As CEOs and Top Dogs, we get excited about the potential upside of projects designed to deliver better data to the organization.

Unfortunately, problems in data quality projects often reveal themselves late — when much of the costly IT work is already done. This is in part because the new processes needed to improve the data can cause their own critical problems. Here are six ‘challenge questions’ to keep in mind when considering data-quality-driven project. Getting good answers to these will go a long way to preventing data-quality-driven project failures at your company.

1. Why does better data really require buying (or building) new software?

Separate the issue of improved data from the big software project. The knee-jerk reaction is to say, “We need a new system.” Instead, look at making incremental changes to the current system. Possibly build a prototype that proves out some of the anticipated benefits. In other words, make smaller, less risky investments first to prove out the investment thesis.

If improvement in data quality is quoted as a side benefit of another project, make sure that project plan includes complete costs for realizing those benefits. Improvement in data quality seldom is a ‘freebie’ side benefit.

2. Determine what the new process will break.

This question is the one that seldom gets seriously considered in IT proposals. It can be a killer.

Realize that your ‘old’ process is in one way or another a working ecosystem. People communicate, there is a rhythm and dynamic that makes the thing go — even with its imperfections. You see the flaws, but seldom acknowledge how well the current system really delivers.

Therefore, look at how the new-and-improved system might break that pragmatic working. Determining these breaks too late in the game will tempt you to hard-wire changes into the system so you retain the best of the old ‘pragmatic’ workings. This makes IT work more expensive and can it more difficult to realize the anticipated benefits. In the worst case scenario, your department leaders might undermine the project as they better understand the implications of the new process.
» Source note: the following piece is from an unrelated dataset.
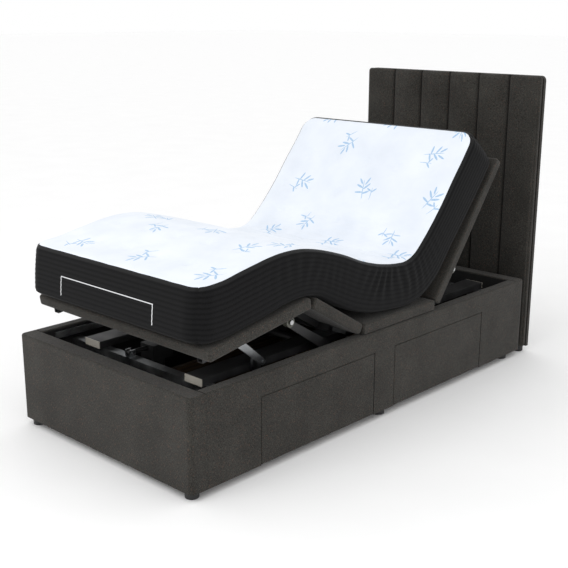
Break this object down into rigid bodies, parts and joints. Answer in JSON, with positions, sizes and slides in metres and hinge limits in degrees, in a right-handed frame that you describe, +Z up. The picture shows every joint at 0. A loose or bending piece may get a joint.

3. Who do I hold accountable for data quality?

Who is accountable for data quality? Staff the role realistically. You need a supervision process to ensure the data quality work gets done correctly. Typical mistakes include assigning this to an IT function, or staffing it as a part-time ‘add-on’ job. Result: the business doesn’t accept the results, or the work doesn’t get done in a timely fashion. Thus you don’t realize the value of the investment. Take this seriously! Data cleansing usually requires effort. Withot an owner, it probably doesn’t get done.

4. Does the plan account for the add-on processes related to data quality?

Ensure that your team is looking realistically at what it takes to process the data end-to-end to an enhanced level of quality. Such processes include:

  1. Who handles data that is ‘kicked-out’ of the system (e.g. bad addresses)? How fast does it happen?
  2. What is the measurement framework that analyzes the data quality process? Have the metrics been thought through? Example: old process: everything counts as a lead — marketing happy, sales not happy. New process: Only certain ‘clean’ items qualify as a lead? marketing loses lead count, sales close percentage goes up. These can devastate existing core marketing and sales metrics, and undermine support unless you plan to address the issue.
  3. What is the process for managing disagreement about how data is categorized?

5. Is there a clear process for maintaining data quality?

Cleansed data must be maintained. The investment in data cleansing and enrichment is an on-going investment so long as the data is to be used. The more abstract your objectives, the more carefully data must be reviewed and confirmed — along with change management if changes to the data affect interests within the company. If you fail to budget or organize around maintenance, you find yourself back with bad data in no time.

6. Is the project focused?

Do the minimum as fast as possible. In most cases, there should be a business-relevant deliverable in no more than three months. After the first delivery, additional phases should be expected every six weeks or so. Your team will learn a lot this way early in the investment cycle and this will ensure better outcomes in the long run. If data quality is the key deliverable, focus on reporting and analytics to get the value. Making use of the data as fast as possible will demonstrate other possibilities for using it that can influence the direction of the project. Consider deferring ‘extra’ application functionality so that extra work doesn’t sidetrack getting to the real meat.